Here’s a simple comparison of the costs of mining (creating) a new bitcoin, compared to the costs of mining (creating) a new 1 oz bar of gold.

 

  1. Poor liquidity

The failure of major cryptocurrency exchanges to handle traffic on the day bitcoin breached $11,000 throws into focus the scalability problems that cryptocurrencies face as speculative vehicles. If the world’s largest exchanges collapse when bitcoin’s total trading activity is a fraction of its more established assets’, profit-taking opportunities when the cryptocurrency passes significant milestones could foster steep declines and waves of selling pressure due to poor liquidity. Bitcoin, by setting itself up as a sort of decentralized bank, was also creating an unreasonable expectation that its “depositors” would always be able to redeem their assets at par.

This expectation is dangerous as it means, in the event of a liquidity crunch, people will behave differently than when there’s a sharp sell-off in a stock: they will behave more like when their bank’s solvency is questioned. Remember bank runs?

On this note, Nobel Prize–winning economist Joseph Stiglitz said that bitcoin “ought to be outlawed [because] it doesn’t serve any socially useful function.”
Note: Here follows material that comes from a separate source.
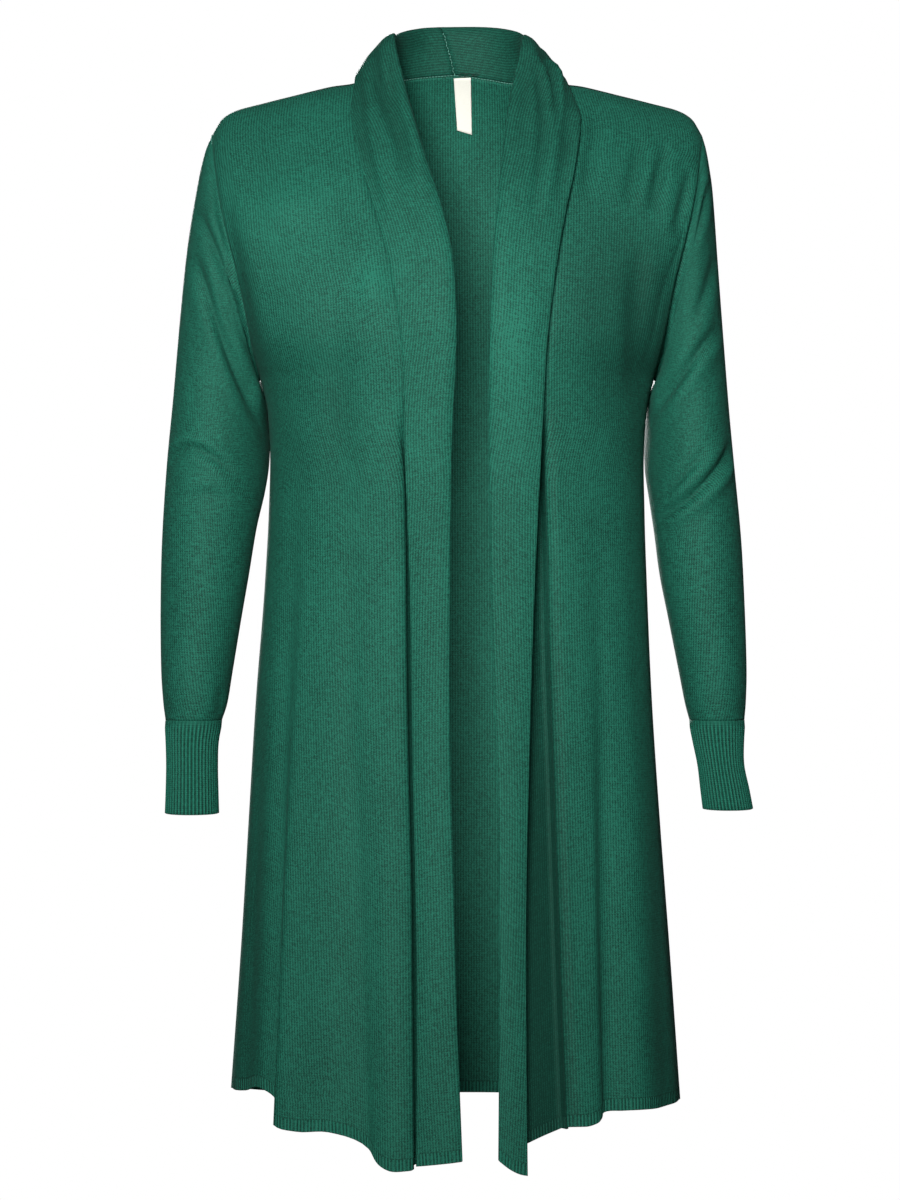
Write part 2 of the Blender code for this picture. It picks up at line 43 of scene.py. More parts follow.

Former Fed Chairman Alan Greenspan has said that “you have to really stretch your imagination to infer what the intrinsic value of bitcoin is,” calling the cryptocurrency a “bubble.”

Just Say No

As stated initially, we love blockchain technology, like we love a beautiful sculpture. It does not mean that the value of either was clear when they were first created. When students discuss bitcoin purchases over Thanksgiving dinner, any astute investor that does not treat his investments as casino bets should stay clear at this time from bitcoin. It went up due to a mania and will soon get crushed when the crowds reverse the direction in which they are running.